Request:
Return the records in full, exactly as given.

====

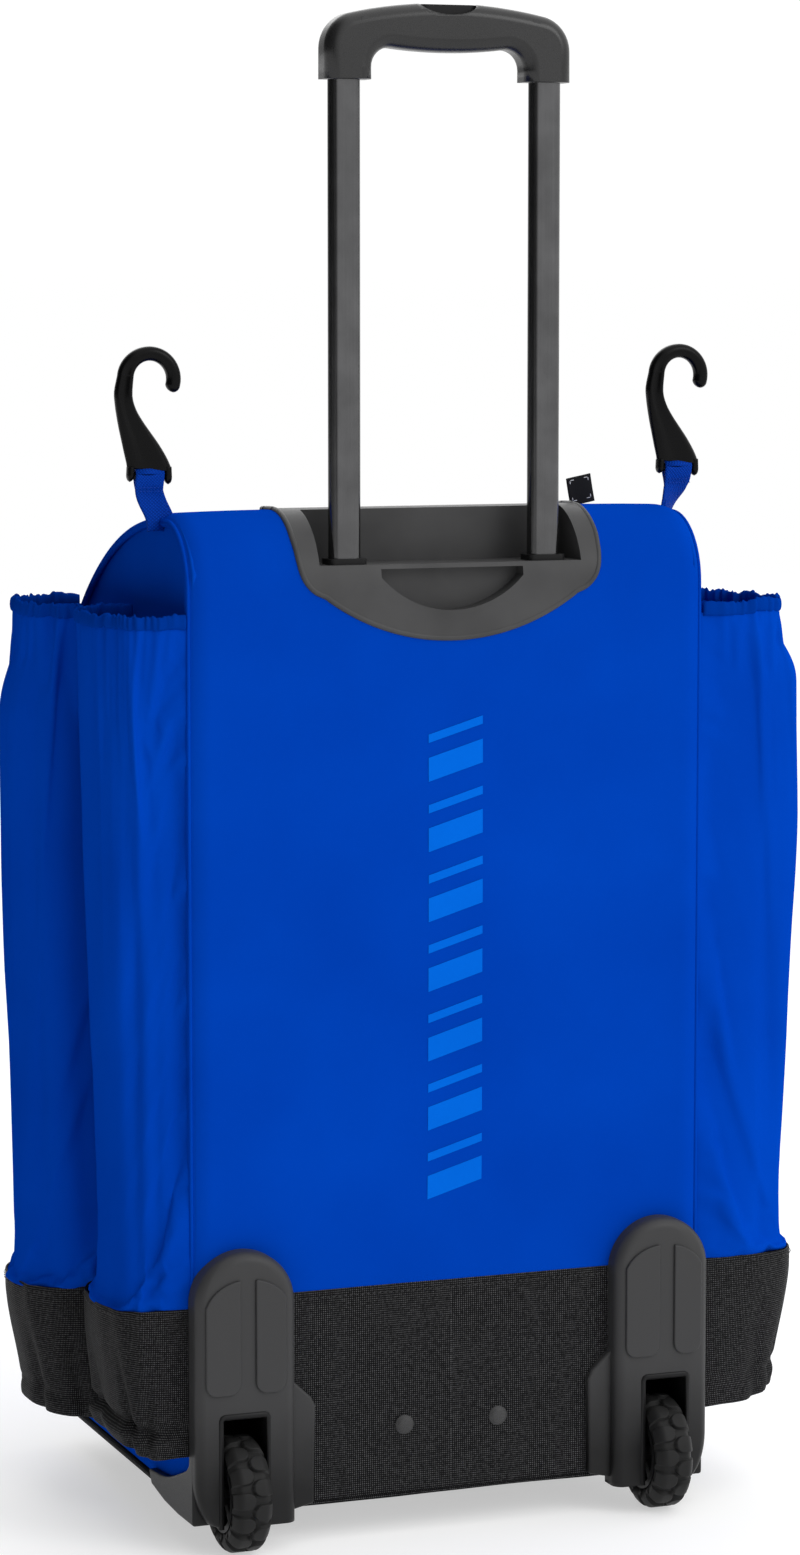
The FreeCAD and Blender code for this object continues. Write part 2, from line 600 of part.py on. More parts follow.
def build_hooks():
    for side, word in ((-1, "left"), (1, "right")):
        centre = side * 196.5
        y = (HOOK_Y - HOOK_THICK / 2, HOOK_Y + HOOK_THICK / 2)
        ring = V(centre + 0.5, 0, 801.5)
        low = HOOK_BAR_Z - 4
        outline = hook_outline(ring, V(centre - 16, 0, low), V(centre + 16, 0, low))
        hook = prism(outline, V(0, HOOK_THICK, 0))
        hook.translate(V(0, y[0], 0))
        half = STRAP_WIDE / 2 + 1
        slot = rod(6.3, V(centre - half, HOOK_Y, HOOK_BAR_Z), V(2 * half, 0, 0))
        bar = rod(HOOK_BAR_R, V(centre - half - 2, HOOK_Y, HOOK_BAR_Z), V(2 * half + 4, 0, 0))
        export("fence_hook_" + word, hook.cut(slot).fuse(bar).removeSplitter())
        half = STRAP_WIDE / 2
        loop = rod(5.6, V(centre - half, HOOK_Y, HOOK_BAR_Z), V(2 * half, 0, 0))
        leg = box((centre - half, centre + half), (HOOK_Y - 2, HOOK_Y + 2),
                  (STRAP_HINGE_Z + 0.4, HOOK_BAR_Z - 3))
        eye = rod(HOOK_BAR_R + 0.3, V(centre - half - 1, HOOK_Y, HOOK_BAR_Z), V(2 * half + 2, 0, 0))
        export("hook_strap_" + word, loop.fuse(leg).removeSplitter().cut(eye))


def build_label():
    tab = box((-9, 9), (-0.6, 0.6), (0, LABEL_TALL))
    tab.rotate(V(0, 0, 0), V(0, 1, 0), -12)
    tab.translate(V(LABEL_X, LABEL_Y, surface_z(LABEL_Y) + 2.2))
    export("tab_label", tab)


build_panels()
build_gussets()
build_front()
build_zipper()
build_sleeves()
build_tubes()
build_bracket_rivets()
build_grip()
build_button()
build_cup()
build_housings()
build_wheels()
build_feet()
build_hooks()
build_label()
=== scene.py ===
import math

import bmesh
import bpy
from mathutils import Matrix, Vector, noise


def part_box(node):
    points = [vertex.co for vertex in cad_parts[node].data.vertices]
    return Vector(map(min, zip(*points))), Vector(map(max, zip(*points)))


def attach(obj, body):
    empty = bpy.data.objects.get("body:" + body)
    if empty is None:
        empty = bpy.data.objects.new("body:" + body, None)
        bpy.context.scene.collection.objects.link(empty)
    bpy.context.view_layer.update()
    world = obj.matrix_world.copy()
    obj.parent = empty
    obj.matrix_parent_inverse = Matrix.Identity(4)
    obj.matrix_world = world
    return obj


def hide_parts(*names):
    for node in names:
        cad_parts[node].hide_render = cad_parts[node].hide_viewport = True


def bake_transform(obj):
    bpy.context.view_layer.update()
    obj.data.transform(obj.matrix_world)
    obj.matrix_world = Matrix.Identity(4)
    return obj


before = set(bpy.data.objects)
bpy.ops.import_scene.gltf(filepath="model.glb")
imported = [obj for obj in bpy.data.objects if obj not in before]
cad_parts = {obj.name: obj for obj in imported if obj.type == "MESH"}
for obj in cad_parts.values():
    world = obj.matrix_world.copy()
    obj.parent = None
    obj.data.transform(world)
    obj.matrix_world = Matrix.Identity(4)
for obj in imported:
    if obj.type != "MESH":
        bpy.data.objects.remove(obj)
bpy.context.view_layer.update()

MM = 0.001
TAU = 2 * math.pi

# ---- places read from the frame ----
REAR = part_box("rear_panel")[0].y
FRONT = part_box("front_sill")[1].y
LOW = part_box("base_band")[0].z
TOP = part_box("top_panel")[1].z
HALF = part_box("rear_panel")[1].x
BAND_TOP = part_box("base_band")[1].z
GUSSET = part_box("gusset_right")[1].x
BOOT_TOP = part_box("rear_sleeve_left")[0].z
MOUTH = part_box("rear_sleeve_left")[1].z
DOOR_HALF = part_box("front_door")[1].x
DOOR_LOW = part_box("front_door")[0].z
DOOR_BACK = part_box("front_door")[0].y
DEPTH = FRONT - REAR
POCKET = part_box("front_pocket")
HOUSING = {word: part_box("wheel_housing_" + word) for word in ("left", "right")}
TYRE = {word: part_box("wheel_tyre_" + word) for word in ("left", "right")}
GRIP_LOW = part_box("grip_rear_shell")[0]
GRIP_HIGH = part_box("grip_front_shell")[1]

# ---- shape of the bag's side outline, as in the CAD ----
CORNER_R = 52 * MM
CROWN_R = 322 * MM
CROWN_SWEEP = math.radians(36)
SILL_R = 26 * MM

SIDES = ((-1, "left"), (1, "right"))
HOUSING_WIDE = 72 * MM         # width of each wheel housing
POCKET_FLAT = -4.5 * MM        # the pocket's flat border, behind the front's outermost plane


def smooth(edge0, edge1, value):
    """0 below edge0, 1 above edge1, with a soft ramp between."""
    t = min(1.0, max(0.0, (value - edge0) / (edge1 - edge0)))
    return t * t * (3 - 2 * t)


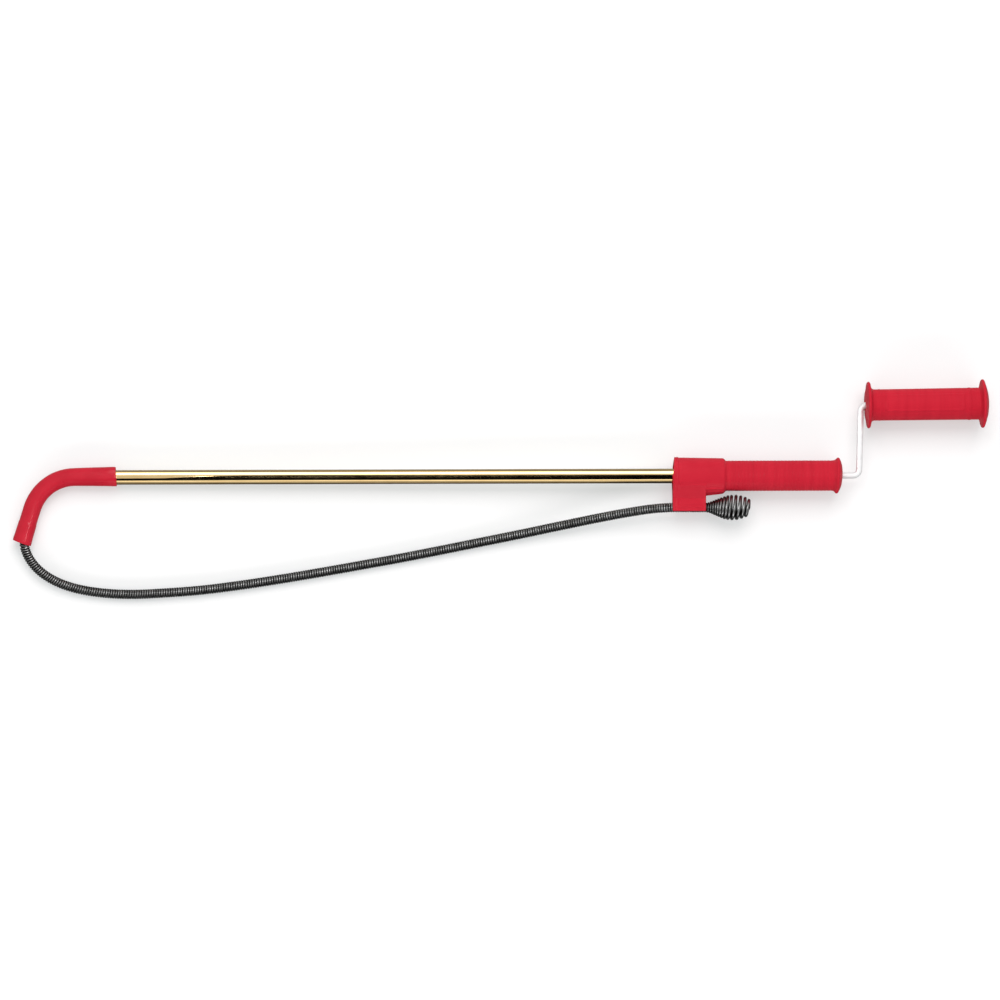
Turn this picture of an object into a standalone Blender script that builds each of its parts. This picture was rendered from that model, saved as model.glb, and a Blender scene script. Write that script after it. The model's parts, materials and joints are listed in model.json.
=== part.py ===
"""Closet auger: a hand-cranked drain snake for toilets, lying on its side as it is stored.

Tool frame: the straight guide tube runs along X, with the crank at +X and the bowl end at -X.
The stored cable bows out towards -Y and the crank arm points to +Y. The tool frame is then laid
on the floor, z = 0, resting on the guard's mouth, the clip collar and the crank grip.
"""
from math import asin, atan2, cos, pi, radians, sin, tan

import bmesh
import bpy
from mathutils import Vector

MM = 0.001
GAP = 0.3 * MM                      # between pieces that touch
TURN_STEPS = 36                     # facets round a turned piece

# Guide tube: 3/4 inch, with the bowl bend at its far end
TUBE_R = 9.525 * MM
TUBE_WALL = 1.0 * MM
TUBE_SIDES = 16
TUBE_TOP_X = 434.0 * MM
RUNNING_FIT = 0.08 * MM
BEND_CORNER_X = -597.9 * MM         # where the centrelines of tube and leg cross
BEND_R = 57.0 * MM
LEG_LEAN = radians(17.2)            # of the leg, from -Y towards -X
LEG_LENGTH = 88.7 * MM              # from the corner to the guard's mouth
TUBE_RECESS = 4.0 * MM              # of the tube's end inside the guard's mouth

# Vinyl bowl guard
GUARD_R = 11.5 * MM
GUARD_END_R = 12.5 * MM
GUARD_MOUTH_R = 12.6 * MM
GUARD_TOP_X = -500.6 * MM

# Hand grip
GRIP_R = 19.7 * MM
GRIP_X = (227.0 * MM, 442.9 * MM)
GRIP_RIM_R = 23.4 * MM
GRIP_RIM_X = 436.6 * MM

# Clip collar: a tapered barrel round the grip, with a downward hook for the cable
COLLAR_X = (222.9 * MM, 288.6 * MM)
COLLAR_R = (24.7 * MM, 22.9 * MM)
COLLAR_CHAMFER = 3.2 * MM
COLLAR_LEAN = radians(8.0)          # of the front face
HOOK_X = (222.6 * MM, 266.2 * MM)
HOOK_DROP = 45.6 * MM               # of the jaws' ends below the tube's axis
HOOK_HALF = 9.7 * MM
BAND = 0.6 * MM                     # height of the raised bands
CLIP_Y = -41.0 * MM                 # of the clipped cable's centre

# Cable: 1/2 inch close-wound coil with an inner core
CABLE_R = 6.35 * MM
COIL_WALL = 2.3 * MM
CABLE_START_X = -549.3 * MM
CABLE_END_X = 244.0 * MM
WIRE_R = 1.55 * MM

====

Answer to this task:
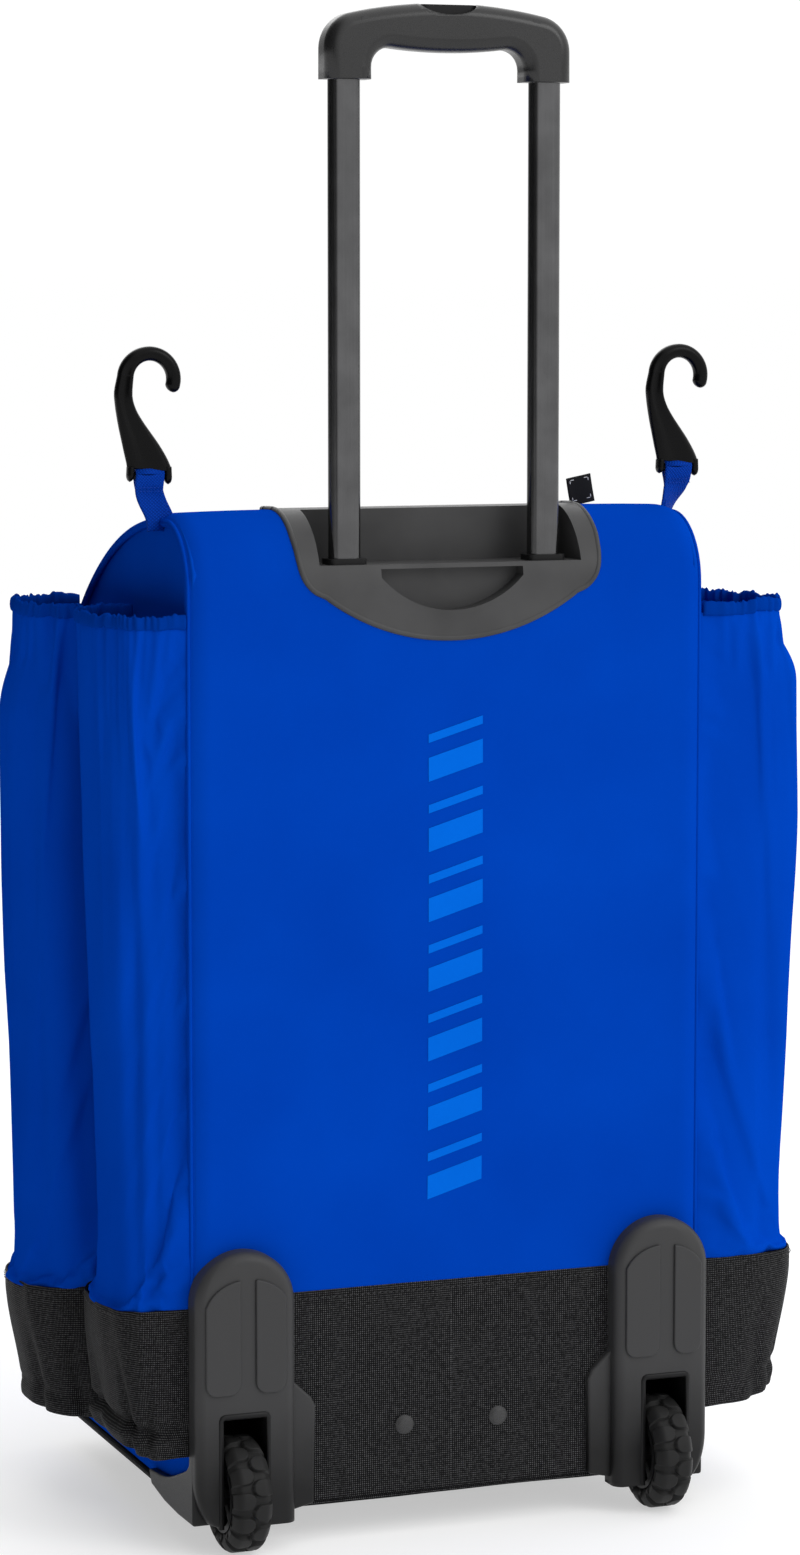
The FreeCAD and Blender code for this object continues. Write part 2, from line 600 of part.py on. More parts follow.
def build_hooks():
    for side, word in ((-1, "left"), (1, "right")):
        centre = side * 196.5
        y = (HOOK_Y - HOOK_THICK / 2, HOOK_Y + HOOK_THICK / 2)
        ring = V(centre + 0.5, 0, 801.5)
        low = HOOK_BAR_Z - 4
        outline = hook_outline(ring, V(centre - 16, 0, low), V(centre + 16, 0, low))
        hook = prism(outline, V(0, HOOK_THICK, 0))
        hook.translate(V(0, y[0], 0))
        half = STRAP_WIDE / 2 + 1
        slot = rod(6.3, V(centre - half, HOOK_Y, HOOK_BAR_Z), V(2 * half, 0, 0))
        bar = rod(HOOK_BAR_R, V(centre - half - 2, HOOK_Y, HOOK_BAR_Z), V(2 * half + 4, 0, 0))
        export("fence_hook_" + word, hook.cut(slot).fuse(bar).removeSplitter())
        half = STRAP_WIDE / 2
        loop = rod(5.6, V(centre - half, HOOK_Y, HOOK_BAR_Z), V(2 * half, 0, 0))
        leg = box((centre - half, centre + half), (HOOK_Y - 2, HOOK_Y + 2),
                  (STRAP_HINGE_Z + 0.4, HOOK_BAR_Z - 3))
        eye = rod(HOOK_BAR_R + 0.3, V(centre - half - 1, HOOK_Y, HOOK_BAR_Z), V(2 * half + 2, 0, 0))
        export("hook_strap_" + word, loop.fuse(leg).removeSplitter().cut(eye))


def build_label():
    tab = box((-9, 9), (-0.6, 0.6), (0, LABEL_TALL))
    tab.rotate(V(0, 0, 0), V(0, 1, 0), -12)
    tab.translate(V(LABEL_X, LABEL_Y, surface_z(LABEL_Y) + 2.2))
    export("tab_label", tab)


build_panels()
build_gussets()
build_front()
build_zipper()
build_sleeves()
build_tubes()
build_bracket_rivets()
build_grip()
build_button()
build_cup()
build_housings()
build_wheels()
build_feet()
build_hooks()
build_label()
=== scene.py ===
import math

import bmesh
import bpy
from mathutils import Matrix, Vector, noise


def part_box(node):
    points = [vertex.co for vertex in cad_parts[node].data.vertices]
    return Vector(map(min, zip(*points))), Vector(map(max, zip(*points)))


def attach(obj, body):
    empty = bpy.data.objects.get("body:" + body)
    if empty is None:
        empty = bpy.data.objects.new("body:" + body, None)
        bpy.context.scene.collection.objects.link(empty)
    bpy.context.view_layer.update()
    world = obj.matrix_world.copy()
    obj.parent = empty
    obj.matrix_parent_inverse = Matrix.Identity(4)
    obj.matrix_world = world
    return obj


def hide_parts(*names):
    for node in names:
        cad_parts[node].hide_render = cad_parts[node].hide_viewport = True


def bake_transform(obj):
    bpy.context.view_layer.update()
    obj.data.transform(obj.matrix_world)
    obj.matrix_world = Matrix.Identity(4)
    return obj


before = set(bpy.data.objects)
bpy.ops.import_scene.gltf(filepath="model.glb")
imported = [obj for obj in bpy.data.objects if obj not in before]
cad_parts = {obj.name: obj for obj in imported if obj.type == "MESH"}
for obj in cad_parts.values():
    world = obj.matrix_world.copy()
    obj.parent = None
    obj.data.transform(world)
    obj.matrix_world = Matrix.Identity(4)
for obj in imported:
    if obj.type != "MESH":
        bpy.data.objects.remove(obj)
bpy.context.view_layer.update()

MM = 0.001
TAU = 2 * math.pi

# ---- places read from the frame ----
REAR = part_box("rear_panel")[0].y
FRONT = part_box("front_sill")[1].y
LOW = part_box("base_band")[0].z
TOP = part_box("top_panel")[1].z
HALF = part_box("rear_panel")[1].x
BAND_TOP = part_box("base_band")[1].z
GUSSET = part_box("gusset_right")[1].x
BOOT_TOP = part_box("rear_sleeve_left")[0].z
MOUTH = part_box("rear_sleeve_left")[1].z
DOOR_HALF = part_box("front_door")[1].x
DOOR_LOW = part_box("front_door")[0].z
DOOR_BACK = part_box("front_door")[0].y
DEPTH = FRONT - REAR
POCKET = part_box("front_pocket")
HOUSING = {word: part_box("wheel_housing_" + word) for word in ("left", "right")}
TYRE = {word: part_box("wheel_tyre_" + word) for word in ("left", "right")}
GRIP_LOW = part_box("grip_rear_shell")[0]
GRIP_HIGH = part_box("grip_front_shell")[1]

# ---- shape of the bag's side outline, as in the CAD ----
CORNER_R = 52 * MM
CROWN_R = 322 * MM
CROWN_SWEEP = math.radians(36)
SILL_R = 26 * MM

SIDES = ((-1, "left"), (1, "right"))
HOUSING_WIDE = 72 * MM         # width of each wheel housing
POCKET_FLAT = -4.5 * MM        # the pocket's flat border, behind the front's outermost plane


def smooth(edge0, edge1, value):
    """0 below edge0, 1 above edge1, with a soft ramp between."""
    t = min(1.0, max(0.0, (value - edge0) / (edge1 - edge0)))
    return t * t * (3 - 2 * t)


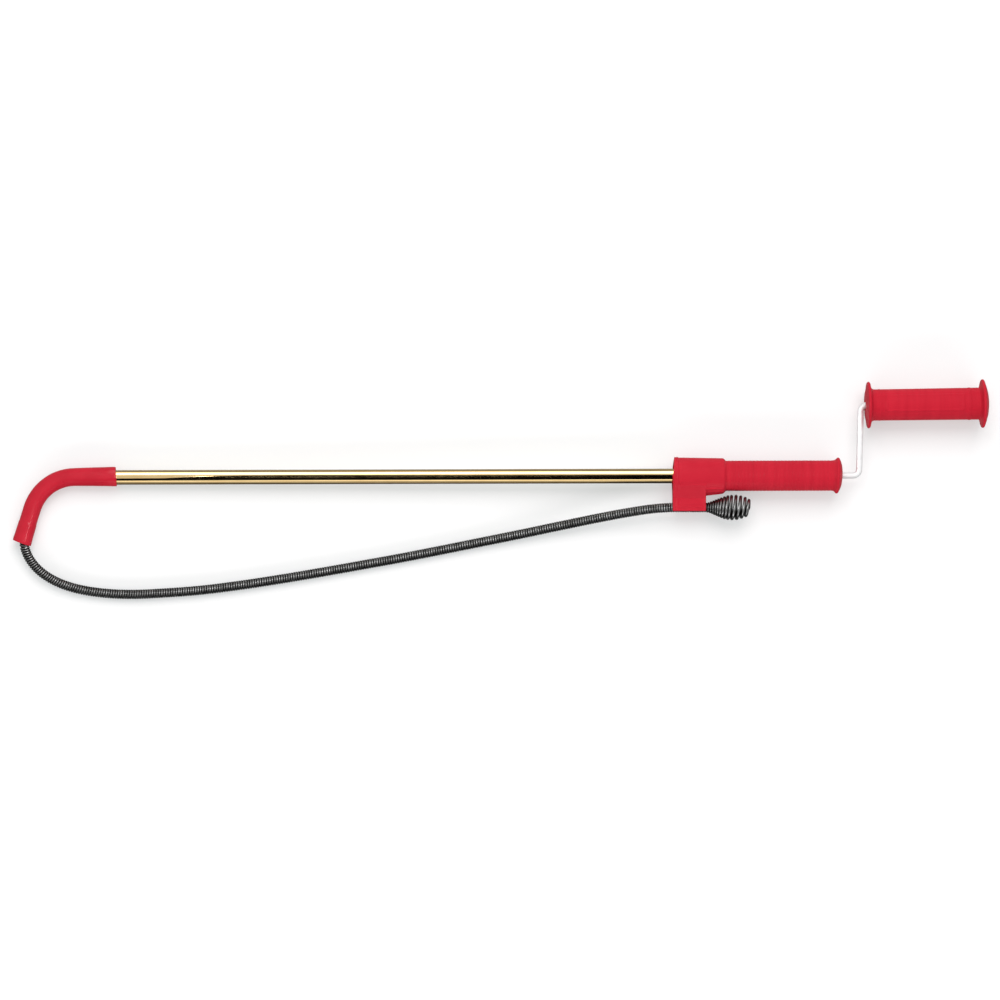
Turn this picture of an object into a standalone Blender script that builds each of its parts. This picture was rendered from that model, saved as model.glb, and a Blender scene script. Write that script after it. The model's parts, materials and joints are listed in model.json.
=== part.py ===
"""Closet auger: a hand-cranked drain snake for toilets, lying on its side as it is stored.

Tool frame: the straight guide tube runs along X, with the crank at +X and the bowl end at -X.
The stored cable bows out towards -Y and the crank arm points to +Y. The tool frame is then laid
on the floor, z = 0, resting on the guard's mouth, the clip collar and the crank grip.
"""
from math import asin, atan2, cos, pi, radians, sin, tan

import bmesh
import bpy
from mathutils import Vector

MM = 0.001
GAP = 0.3 * MM                      # between pieces that touch
TURN_STEPS = 36                     # facets round a turned piece

# Guide tube: 3/4 inch, with the bowl bend at its far end
TUBE_R = 9.525 * MM
TUBE_WALL = 1.0 * MM
TUBE_SIDES = 16
TUBE_TOP_X = 434.0 * MM
RUNNING_FIT = 0.08 * MM
BEND_CORNER_X = -597.9 * MM         # where the centrelines of tube and leg cross
BEND_R = 57.0 * MM
LEG_LEAN = radians(17.2)            # of the leg, from -Y towards -X
LEG_LENGTH = 88.7 * MM              # from the corner to the guard's mouth
TUBE_RECESS = 4.0 * MM              # of the tube's end inside the guard's mouth

# Vinyl bowl guard
GUARD_R = 11.5 * MM
GUARD_END_R = 12.5 * MM
GUARD_MOUTH_R = 12.6 * MM
GUARD_TOP_X = -500.6 * MM

# Hand grip
GRIP_R = 19.7 * MM
GRIP_X = (227.0 * MM, 442.9 * MM)
GRIP_RIM_R = 23.4 * MM
GRIP_RIM_X = 436.6 * MM

# Clip collar: a tapered barrel round the grip, with a downward hook for the cable
COLLAR_X = (222.9 * MM, 288.6 * MM)
COLLAR_R = (24.7 * MM, 22.9 * MM)
COLLAR_CHAMFER = 3.2 * MM
COLLAR_LEAN = radians(8.0)          # of the front face
HOOK_X = (222.6 * MM, 266.2 * MM)
HOOK_DROP = 45.6 * MM               # of the jaws' ends below the tube's axis
HOOK_HALF = 9.7 * MM
BAND = 0.6 * MM                     # height of the raised bands
CLIP_Y = -41.0 * MM                 # of the clipped cable's centre

# Cable: 1/2 inch close-wound coil with an inner core
CABLE_R = 6.35 * MM
COIL_WALL = 2.3 * MM
CABLE_START_X = -549.3 * MM
CABLE_END_X = 244.0 * MM
WIRE_R = 1.55 * MM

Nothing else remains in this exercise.